### GOAL
Pull every line containing the word "origin" from the records.

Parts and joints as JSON:
= = = = = = =

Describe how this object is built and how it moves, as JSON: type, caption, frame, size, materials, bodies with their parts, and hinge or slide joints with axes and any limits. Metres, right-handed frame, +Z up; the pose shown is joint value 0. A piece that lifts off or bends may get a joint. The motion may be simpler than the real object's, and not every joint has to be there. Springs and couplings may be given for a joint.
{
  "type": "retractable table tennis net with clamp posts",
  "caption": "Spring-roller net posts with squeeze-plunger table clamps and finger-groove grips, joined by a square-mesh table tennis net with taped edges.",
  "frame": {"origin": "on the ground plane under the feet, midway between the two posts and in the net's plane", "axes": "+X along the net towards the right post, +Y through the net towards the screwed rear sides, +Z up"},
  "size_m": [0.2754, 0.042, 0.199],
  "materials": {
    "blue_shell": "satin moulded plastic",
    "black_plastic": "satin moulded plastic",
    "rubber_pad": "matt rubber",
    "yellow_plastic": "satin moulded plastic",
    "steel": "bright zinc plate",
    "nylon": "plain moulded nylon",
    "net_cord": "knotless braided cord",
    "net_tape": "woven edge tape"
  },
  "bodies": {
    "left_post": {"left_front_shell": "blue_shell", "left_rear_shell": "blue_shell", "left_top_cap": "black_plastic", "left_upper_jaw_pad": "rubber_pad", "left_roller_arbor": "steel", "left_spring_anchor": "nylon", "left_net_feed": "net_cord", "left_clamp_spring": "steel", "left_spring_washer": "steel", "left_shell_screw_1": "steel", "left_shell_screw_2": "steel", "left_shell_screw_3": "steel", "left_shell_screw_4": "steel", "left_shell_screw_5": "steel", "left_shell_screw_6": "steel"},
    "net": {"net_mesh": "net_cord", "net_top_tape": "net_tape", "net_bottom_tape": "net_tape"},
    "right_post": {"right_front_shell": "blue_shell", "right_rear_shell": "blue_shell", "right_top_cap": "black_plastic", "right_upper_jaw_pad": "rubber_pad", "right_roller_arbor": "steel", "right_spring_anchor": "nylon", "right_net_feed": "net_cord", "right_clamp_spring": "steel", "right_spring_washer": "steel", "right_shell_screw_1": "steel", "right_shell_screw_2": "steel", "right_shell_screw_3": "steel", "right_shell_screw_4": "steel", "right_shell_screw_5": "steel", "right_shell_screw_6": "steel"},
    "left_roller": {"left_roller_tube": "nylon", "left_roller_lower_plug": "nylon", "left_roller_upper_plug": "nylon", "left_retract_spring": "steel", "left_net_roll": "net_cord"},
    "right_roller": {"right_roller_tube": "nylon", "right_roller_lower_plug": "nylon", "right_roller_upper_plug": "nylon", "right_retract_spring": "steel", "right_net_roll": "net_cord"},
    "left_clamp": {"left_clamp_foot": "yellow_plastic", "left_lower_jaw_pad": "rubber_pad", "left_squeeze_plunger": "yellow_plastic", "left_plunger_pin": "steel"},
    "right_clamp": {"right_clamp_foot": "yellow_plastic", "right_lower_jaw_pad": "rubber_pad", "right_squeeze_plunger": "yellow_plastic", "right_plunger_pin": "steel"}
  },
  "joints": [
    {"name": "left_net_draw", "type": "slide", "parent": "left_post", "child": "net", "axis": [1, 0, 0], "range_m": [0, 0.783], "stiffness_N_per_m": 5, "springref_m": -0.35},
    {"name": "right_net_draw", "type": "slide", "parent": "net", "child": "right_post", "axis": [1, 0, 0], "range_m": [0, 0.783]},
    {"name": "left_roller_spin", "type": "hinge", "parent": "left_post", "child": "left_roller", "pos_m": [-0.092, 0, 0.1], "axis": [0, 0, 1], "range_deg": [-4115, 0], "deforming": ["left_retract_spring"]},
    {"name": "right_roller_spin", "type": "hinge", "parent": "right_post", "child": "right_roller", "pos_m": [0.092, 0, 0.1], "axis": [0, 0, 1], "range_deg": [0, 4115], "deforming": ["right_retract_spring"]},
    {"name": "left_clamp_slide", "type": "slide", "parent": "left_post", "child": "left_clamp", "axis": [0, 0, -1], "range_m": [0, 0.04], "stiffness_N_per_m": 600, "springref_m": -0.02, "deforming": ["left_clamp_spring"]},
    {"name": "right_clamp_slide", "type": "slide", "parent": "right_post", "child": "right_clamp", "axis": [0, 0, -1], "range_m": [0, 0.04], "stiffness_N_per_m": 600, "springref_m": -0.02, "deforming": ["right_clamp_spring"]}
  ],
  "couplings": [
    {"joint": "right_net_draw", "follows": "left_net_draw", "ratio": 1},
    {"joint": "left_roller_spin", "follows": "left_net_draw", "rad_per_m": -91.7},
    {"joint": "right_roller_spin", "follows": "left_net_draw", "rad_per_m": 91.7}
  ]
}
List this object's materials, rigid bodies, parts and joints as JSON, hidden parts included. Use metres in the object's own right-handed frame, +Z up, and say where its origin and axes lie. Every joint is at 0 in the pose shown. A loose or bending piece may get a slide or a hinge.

= = = = = = =

### THE SOLUTION
  "frame": {"origin": "on the ground plane under the feet, midway between the two posts and in the net's plane", "axes": "+X along the net towards the right post, +Y through the net towards the screwed rear sides, +Z up"},
List this object's materials, rigid bodies, parts and joints as JSON, hidden parts included. Use metres in the object's own right-handed frame, +Z up, and say where its origin and axes lie. Every joint is at 0 in the pose shown. A loose or bending piece may get a slide or a hinge.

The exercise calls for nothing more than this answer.